Ayer eso no pasó, pero la cacería posterior sobre las calles adyacentes, sobre la 9 de Julio, frente a los ojos de todos, se repitió. La secuencia tuvo otros bemoles igualmente perversos. Tomó la forma de una carrera de motorizados que competían por ver quién cazaba al cordero más grande. Uno la ganó seguro: cerca de las cuatro de la tarde, tres horas después de la primera piedra que voló, sobre Lima y Carlos Calvo, fue apresado Nacho Levy, fundador de la organización villera La Garganta Poderosa.

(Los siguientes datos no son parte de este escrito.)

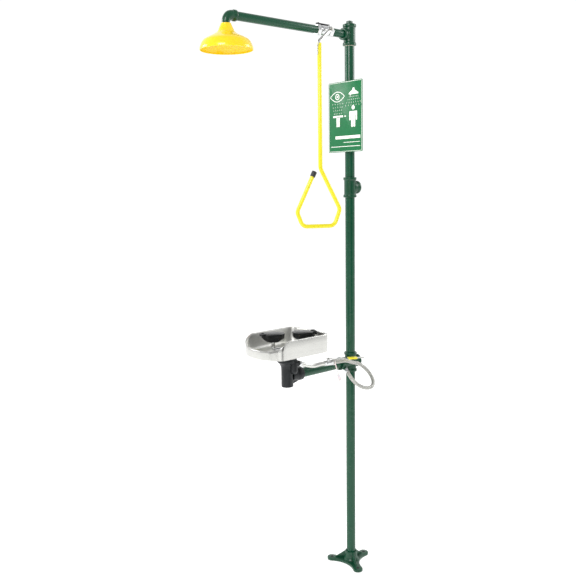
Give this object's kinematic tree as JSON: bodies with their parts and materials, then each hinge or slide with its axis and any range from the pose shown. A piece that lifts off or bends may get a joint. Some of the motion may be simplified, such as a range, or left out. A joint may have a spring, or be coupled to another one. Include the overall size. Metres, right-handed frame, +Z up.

“Nos están llevando presos”, grita Nacho por debajo de su boina negra. “Somos de prensa, de Telam, matriculados”, vocifera Fabricio Baca mientras lo arrastran a él también. El grupo de detenidos que esperaba arrinconado se encorva para pasar por la puerta de la camioneta que los llevará a la comisaría. Los apura una muralla compacta de policías camuflados en el plástico duro que les cubre rostro y cuerpo. Con esfuerzo se les puede adivinar la mirada, como único rastro de humanidad.

La dispersión ya es gigante. Cuando tiran los últimos gases para alejar a la prensa vuelve a caer la lluvia. “Ya llamé a Norita, Nacho”, dice una voz femenina. «No llorés, boludo, no llorés», se escucha mientras los detenidos entran al patrullero.